Saturday, December 7, 2013

ENFJs in ministry and preaching

[If you've got no idea what I'm talking about here - read my last post...]

I’ve spent the last week reading up on ENFJism. It’s all pretty interesting. Tonight I want to continue my series about different personality types and ministry, but because I don’t know many ENFJ ministers up close, what I’m saying may not be spot on. I’d love to be corrected - particularly if you are an ENFJ or if you know one well.

ENFJs have Extraverted Feeling as their primary mode of operation with Introverted Intuition as their auxilary function. This means that the ENFJ’s primary mode of living is in the outside world (as opposed to in their own heads) where they wear their judging/decision making hat (all of the time!) The colour of the ENFJ’s judging hat is FEELINGS. They are constantly making decisions about things, weighing things up, working out how to respond based on how they feel about things and how things fit into their personal values system.

ENFJs love people. They love to be around them, to draw them out, to make them feel comfortable. They have all the social graces. They are confident, polite, well mannered. They laugh when they should. And they are really good friends. They listen, they help, they own your problems as their own, and they keep in touch when you’ve moved away. Unlike their ENFP cousins, who think they are insightful but often are just projecting their own feelings onto others (an introverted feelings thing), ENFJs really are in tune with the feelings of others. This makes the ENFJ a much trusted confidante and sometimes something of a guru, for ENFJs love to teach people and offer advice. Imagine Buddha sitting up on a mountain... it gives them a buzz.

Being a J type, the ENFJ gets stuff done. If it involves people management, they are most likely to do it brilliantly. They like to bring out the best in others. They love people and people love them... but because the ENFJ feels so much for others and wants so much to help, in ministry they can get burnt out with over committment. They need to remember that they’re not Jesus and leave it to him to change people.

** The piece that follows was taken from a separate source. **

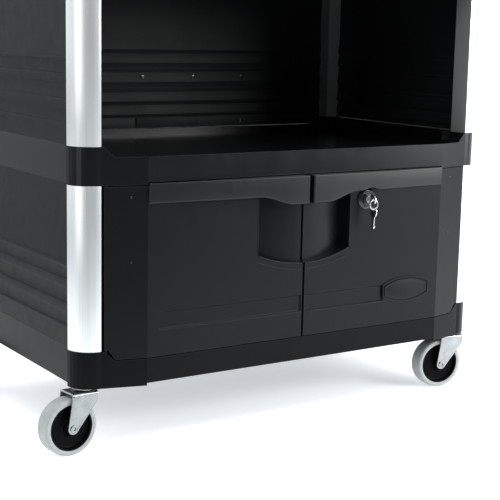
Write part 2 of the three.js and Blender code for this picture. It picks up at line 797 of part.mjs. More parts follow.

But over the years, many ENFJs have forgotten that they’re not Jesus and have become cult leaders. ENFJs make great cult leaders. People love them, they understand how people feel and so can manipulate them, they are organised, they are confident, they LOVE people to come to them for advice (this can be like a drug to the ENFJ), and they get pretty excited about hero myths and quite easily develop hero complexes. Such an ENFJ is bad news. You might not have seen one full blown, but some church ministers elevate themselves a little too high and you can see the cult thing in embryo.

ENFJs will likely work pretty hard at their preaching. They are not really into impersonal analysis so aren’t going to preach theoretical stuff just for the sake of it, but ENFJs see themselves as on a spiritual journey and they are keen for any nuggets of wisdom along the way. To help them on the path to enlightenment, they will read theology and all sorts of things and this comes out in their preaching for they are very ready to impart their knowledge to others. They love the teacher role and really love to be agents of change. Their sermons will certainly have charm and some flair and are likely to be much better organised and more practical and directive than the ENFPs.

1 comment:

  1. I'm an ENFJ and I reckon this is spot on Simone. I am never more buzz-y than when I've been mentoring or making a difference in someone's life, and I love to preach.

    But the danger you mention is familiar too. I include in some of my daily prayers specific lines aimed at some of these tendencies, for example:
    - I trust that Jesus is the powerful and generous head of his church.
    - I confess my love of power and desire to manipulate people.
    - Please give me the humility to receive others' help.